Thursday, October 06, 2005
Foundations of Stratigraphy -- the Biblical creation and flood
Geological pioneer was a biblical creationist
I had thought he was a long-ager, but it seems at least from Walker's description that he was a diluvialist.
My favorite quote was this one:
Far astray, therefore, do they wander, who criticize the many errors in the writings of the ancients, because they find there various things inconsistent with the geography of today. I should be unwilling to put credence in the mythical accounts of the ancients; but there are in them also many things to which I would not gainsay belief. For in those accounts I find many things of which the falsity rather than the truth seems doubtful to me. Such are the separation of the Mediterranean Sea from the western ocean; the passage from the Mediterranean into the Red Sea; and the submersion of the island Atlantis. The description of various places in the journeys of Bacchus, Triptolemus, Ulysses, Aeneas, and of others, may be true, although it does not correspond with present day facts.
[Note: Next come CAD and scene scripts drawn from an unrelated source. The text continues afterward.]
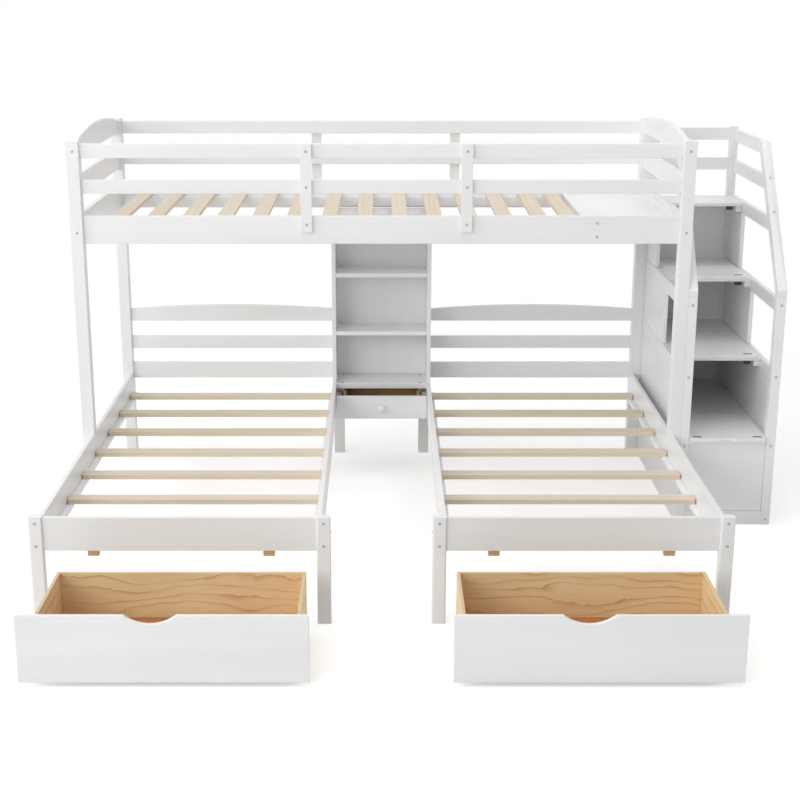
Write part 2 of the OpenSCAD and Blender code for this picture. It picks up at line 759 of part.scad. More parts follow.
// A door lies open on its tread, with a scallop in its free edge
module door(i) translate([x_door_mid, riser_y(i + 1), tread_top(i)]) {
    free_y = -door_edge - door_l;
    scallop_r = arc_r(scallop_w, scallop_d);
    linear_extrude(door_t) difference() {
        union() {
            translate([-door_w / 2, free_y + door_round]) square([door_w, door_l - door_round]);
            translate([-door_w / 2 + door_round, free_y]) square([door_w - 2 * door_round, door_l]);
            for (s = [-1, 1]) translate([s * (door_w / 2 - door_round), free_y + door_round]) circle(door_round);
        }
        translate([0, free_y + scallop_d - scallop_r]) circle(scallop_r, $fn = 96);
    }
    for (s = [-1, 1]) translate([s * hinge_x, 0, hinge_h]) difference() {
        union() {
            along_x(knuckle_l, knuckle_r);
            board([foot_in - knuckle_l / 2, -door_edge - foot_in, -pin_r],
                  [knuckle_l / 2 - foot_in, -(pin_r + knuckle_r) / 2, pin_r]);
        }
        along_x(hinge_w, pin_r + fit_gap);
    }
}

module lower_door() color(paint) at_origin() door(1);

module middle_door() color(paint) at_origin() door(2);

module upper_door() color(paint) at_origin() door(3);

// Under-bed drawers

// The left drawer's places along X, since its notch isn't mirrored
function front_low(left) = left ? -x_clear_out + drawer_gap_out : x_clear_in + drawer_gap_in;
function front_high(left) = left ? -x_clear_in - drawer_gap_in : x_clear_out - drawer_gap_out;
function box_low(left) = front_low(left) + (left ? box_out : box_in);
function box_high(left) = front_high(left) - (left ? box_in : box_out);
y_box = drawer_t - drawer_out;
y_axle = [y_box + caster_end, y_box + box_l - caster_end];

module drawer_front(left) {
    w = front_high(left) - front_low(left);
    notch_r = arc_r(notch_w, notch_d);
    translate([front_low(left), y_box, drawer_z]) rotate([90, 0, 0]) linear_extrude(drawer_t) difference() {
        square([w, drawer_h]);
        translate([w / 2 - notch_shift, drawer_h - notch_d + notch_r]) circle(notch_r, $fn = 180);
    }
}

// Inner width of a caster bracket, and its top plate's height
bracket_w = wheel_w + 2 * side_gap;
bracket_l = 36;
function wheel_x(left) = [box_low(left) + caster_side, box_high(left) - caster_side - bracket_w - 2 * bracket_t];

// A fork with its axle, fixed under the box
module bracket() {
    w = bracket_w + 2 * bracket_t;
    top = box_z + box_floor_lift - seam - wheel_r;
    fork_low = -2 * axle_r;
    difference() {
        board([0, -bracket_l / 2, fork_low], [w, bracket_l / 2, top]);
        board([bracket_t, -bracket_l, fork_low - axle_r], [w - bracket_t, bracket_l, top - bracket_t]);
    }
    translate([w / 2, 0, 0]) along_x(w - bracket_t, axle_r);
}

module drawer_box(left) {
    x0 = box_low(left);
    x1 = box_high(left);
    y1 = y_box + box_l;
    board([x0, y_box, box_z], [x0 + box_wall, y1, box_top]);
    board([x1 - box_wall, y_box, box_z], [x1, y1, box_top]);
    board([x0 + box_wall + seam, y1 - box_wall, box_z], [x1 - box_wall - seam, y1, box_top]);
    board([x0 + box_wall + seam, y_box, box_z + box_floor_lift],
          [x1 - box_wall - seam, y1 - box_wall - seam, box_z + box_floor_lift + box_floor]);
    for (x = wheel_x(left), y = y_axle) translate([x, y, wheel_r]) bracket();
}

// A pair of wheels on one axle line, crowned a little at the rim
module wheels(left, k) for (x = wheel_x(left)) translate([x + bracket_t + bracket_w / 2, y_axle[k], wheel_r])
    rotate([0, 90, 0]) rotate_extrude($fn = 64) {
        rim_chamfer = 2;
        polygon([[axle_r + fit_gap, -wheel_w / 2], [wheel_r - rim_chamfer, -wheel_w / 2],
                 [wheel_r, -wheel_w / 2 + rim_chamfer], [wheel_r, wheel_w / 2 - rim_chamfer],
                 [wheel_r - rim_chamfer, wheel_w / 2], [axle_r + fit_gap, wheel_w / 2]]);
    }

module left_drawer_front() color(paint) at_origin() drawer_front(true);
module left_drawer_box() color(plywood) at_origin() drawer_box(true);
module left_front_wheels() color(black) at_origin() wheels(true, 0);
module left_rear_wheels() color(black) at_origin() wheels(true, 1);
module right_drawer_front() color(paint) at_origin() drawer_front(false);
module right_drawer_box() color(plywood) at_origin() drawer_box(false);
module right_front_wheels() color(black) at_origin() wheels(false, 0);
module right_rear_wheels() color(black) at_origin() wheels(false, 1);

// Bolt heads

// A round head on a face that looks towards the front
module front_head(x, y, z, r = bolt_r) translate([x, y, z]) rotate([90, 0, 0]) cylinder(h = bolt_h, r = r);

// Heights of the heads on a low front post, on an upright and on an upper front post
low_heads_z = [low_rail_z + head_in_low, low_rail_top - head_in_top];
upright_heads_z = [top_guard_z + top_guard_h / 2, guard_z + guard_h / 2, upright_z + upright_w - upright_head_in];
newel_heads_z = [newel_head_low, first_rise - tread_t - newel_head_drop, tread_top(2) - stair_head_drop[0],
    tread_top(3) - stair_head_drop[1]];
lean_heads_z = [side_guard_top[0] + lean_head_rise, side_guard_top[1] + lean_head_step];
post_heads_z = [top_guard_z + top_guard_h / 2, main_rail_z + main_rail_h / 2 - post_head_drop];

module bolts() color(steel) at_origin() {
    for (left = [true, false], x = [x_in + post_w / 2, x_out - post_w / 2], z = low_heads_z)
        on_side(left) front_head(x, 0, z);
    for (left = [true, false])
        on_side(left) translate([x_in - bolt_h, front_post_d / 2, aisle_head_z]) rotate([0, 90, 0])
            cylinder(h = bolt_h, r = bolt_r);
    for (x = upright_x, z = upright_heads_z) front_head(x, y_bunk, z);
    for (left = [true, false], z = post_heads_z) on_side(left) front_head(x_out - post_w / 2, y_bunk, z);
    for (z = [main_rail_z + beam_head_in, main_rail_z + main_rail_h - beam_head_in])
        front_head(x_clear_out - platform_l + beam_in + platform_beam_w / 2, y_front_rail, z);
    for (x = [x_out + newel_w / 2, x_stair - newel_w / 2], z = newel_heads_z) front_head(x, y_bunk, z);
    for (z = lean_heads_z)
        translate([x_stair - newel_w / 2, y_bunk + (z - lean_z) * tan(lean_angle) - seam, z])
            rotate([90 - lean_angle, 0, 0]) cylinder(h = bolt_h, r = bolt_r);
    for (left = [true, false], y = [y_case + cap_front, y_case + cap_front + cap_pitch])
        on_side(left) translate([x_rail_in - cap_in, y, low_rail_top]) cylinder(h = bolt_h, r = cap_r);
}

left_outer_front_post();
left_inner_front_post();
right_inner_front_post();
right_outer_front_post();
left_foot_rail();
right_foot_rail();
left_outer_rail();
left_inner_rail();
right_inner_rail();
right_outer_rail();
left_slats();
right_slats();
left_headboard();
right_headboard();
left_inner_back_post();
right_inner_back_post();
stop_blocks();
left_front_bunk_post();
right_front_bunk_post();
left_back_bunk_post();
right_back_bunk_post();
front_bunk_rail();
back_bunk_rail();
front_guard_rails();
back_guard_rails();
front_uprights();
back_uprights();
left_end_boards();
right_end_boards();
bunk_slats();
entry_platform();
bookcase_sides();
bookcase_shelves();
bookcase_back();
nightstand_top();
nightstand_drawer_front();
nightstand_drawer_box();
nightstand_knob();
left_newel();
right_newel();
left_stair_side();
right_stair_side();
treads();
stair_front_panel();
stair_back_panel();
stair_back_guards();
door_hardware();
lower_door();
middle_door();
upper_door();
left_drawer_front();
left_drawer_box();
left_front_wheels();
left_rear_wheels();
right_drawer_front();
right_drawer_box();
right_front_wheels();
right_rear_wheels();
bolts();
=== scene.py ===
import json
import math

import bpy
import numpy as np
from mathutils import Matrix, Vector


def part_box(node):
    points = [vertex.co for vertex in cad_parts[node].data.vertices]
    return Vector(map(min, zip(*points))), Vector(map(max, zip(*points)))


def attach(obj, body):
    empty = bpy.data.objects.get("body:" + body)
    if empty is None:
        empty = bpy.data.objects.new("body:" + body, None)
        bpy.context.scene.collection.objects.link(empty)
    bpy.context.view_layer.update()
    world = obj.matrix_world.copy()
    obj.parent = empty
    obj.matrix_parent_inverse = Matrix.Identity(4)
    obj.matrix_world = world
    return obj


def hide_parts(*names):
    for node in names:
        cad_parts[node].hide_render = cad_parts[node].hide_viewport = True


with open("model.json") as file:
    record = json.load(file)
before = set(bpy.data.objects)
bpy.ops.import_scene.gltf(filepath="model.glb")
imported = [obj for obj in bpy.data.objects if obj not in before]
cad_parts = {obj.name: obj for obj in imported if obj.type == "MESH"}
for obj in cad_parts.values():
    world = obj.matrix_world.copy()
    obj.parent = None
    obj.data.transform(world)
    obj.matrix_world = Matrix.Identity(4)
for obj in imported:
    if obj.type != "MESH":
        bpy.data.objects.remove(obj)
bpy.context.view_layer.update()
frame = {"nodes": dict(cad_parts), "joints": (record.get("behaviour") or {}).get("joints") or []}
nodes = frame["nodes"]
scene = bpy.context.scene
scene.view_settings.view_transform = "Standard"
print("frame loaded:", len(nodes), "nodes")

# Camera, lamps, floor and world

cameraSet = {
    "place": (-0.2, -5.5438, 2.2203),
    "pitch": 16.17,  # degrees below level
    "lens": 65.05,
    "sensor": 36.0,
    "shift": (0.0231, 0.0012),
    "farthest": 200.0,
}


# The photo's camera: it stands before the bed's middle and looks down by its pitch
def makeCamera():
    data = bpy.data.cameras.new("photoCamera")
    data.sensor_width = cameraSet["sensor"]
    data.lens = cameraSet["lens"]
    data.shift_x, data.shift_y = cameraSet["shift"]
    data.clip_end = cameraSet["farthest"]
    camera = bpy.data.objects.new("photoCamera", data)
    camera.location = cameraSet["place"]
    camera.rotation_euler = (math.radians(90 - cameraSet["pitch"]), 0, 0)
    scene.collection.objects.link(camera)
    scene.camera = camera


lampSet = {  # place, point it looks at, size across and down, watts
    "frontLeft": ((-6.0, -8.8, 5.0), (0.0, 0.2, 0.7), (6.4, 4.8), 360),
    "sideLeftLow": ((-9.6, -3.4, 2.2), (0.2, 1.2, 0.6), (4.2, 2.9), 150),
    "sideLeftHigh": ((-8.8, -1.8, 6.0), (0.0, 0.8, 0.7), (4.8, 3.8), 150),
    "above": ((0.0, 0.0, 6.0), (0.0, 0.2, 0.0), (7.0, 6.0), 160),
}


# Each lamp is tilted from straight down by atan2(level distance, drop), then turned to its target
def makeLamps():
    for name, (place, target, size, watts) in lampSet.items():
        data = bpy.data.lights.new(name, "AREA")
        data.shape = "RECTANGLE"
        data.size, data.size_y = size
        data.energy = watts
        lamp = bpy.data.objects.new(name, data)
        aim = np.subtract(target, place)
        level = math.hypot(aim[0], aim[1])
        lamp.location = place
        lamp.rotation_euler = (math.atan2(level, -aim[2]), 0, math.atan2(-aim[0], aim[1]))
        scene.collection.objects.link(lamp)


class Val:  # one shader socket; Python's operators on it add Math nodes
    def __init__(self, tree, socket):
        self.tree = tree
        self.socket = socket

    # any node: its type, its settings, its inputs by name or number, and the output that is wanted
    def add(self, kind, settings=None, inputs=None, out=0):
        made = self.tree.nodes.new("ShaderNode" + kind)
        for key, value in (settings or {}).items():
            setattr(made, key, value)
        for key, value in (inputs or {}).items():
            if isinstance(value, Val):
                self.tree.links.new(value.socket, made.inputs[key])
            else:
                made.inputs[key].default_value = value
        return Val(self.tree, made.outputs[out])

    # a Math node with this value first
    def calc(self, operation, other=0.0):
        return self.add("Math", {"operation": operation}, {0: self, 1: other})

    def __add__(self, other):
        return self.calc("ADD", other)

    __radd__ = __add__

    def __mul__(self, other):
        return self.calc("MULTIPLY", other)

    __rmul__ = __mul__

    # 0 below low and 1 above high, smooth between them
    def ramp(self, low, high):
        smooth = {"interpolation_type": "SMOOTHSTEP"}
        return self.add("MapRange", smooth, {0: self, 1: low, 2: high})

    # a colour between two others, self being the factor; 6, 7 and 2 are the node's colour sockets
    def mix(self, dark, light):
        return self.add("Mix", {"data_type": "RGBA"}, {0: self, 6: dark, 7: light}, out=2)


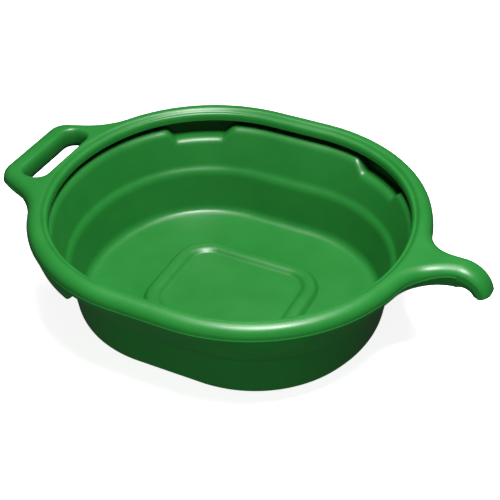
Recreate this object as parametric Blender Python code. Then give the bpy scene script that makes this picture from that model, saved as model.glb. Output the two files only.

Of the many changes which have taken place over the whole extent of Tuscany embraced between the Arno and Tiber, I shall adduce evident proofs in the Dissertation itself; and although the time, in which the individual changes occurred, cannot be determined, I shall nevertheless adduce those arguments from the history of Italy, in order that no doubt may be left in the mind of anyone.
Too often we dismiss the writings of the ancients because we don't see how it could have happened. But that is really irrelevant, given that much has changed, and we don't know what, specifically has changed. Dismissing them for being inconsistent with today's world is quite silly, for it presumes that we already know more now looking back than they did then looking around.
I also find it interesting that it seems the 1600s were a time dominated by Christian scientists -- Kepler, Newton, Steno and others. I've often wondered what happened in the 1700s to change that.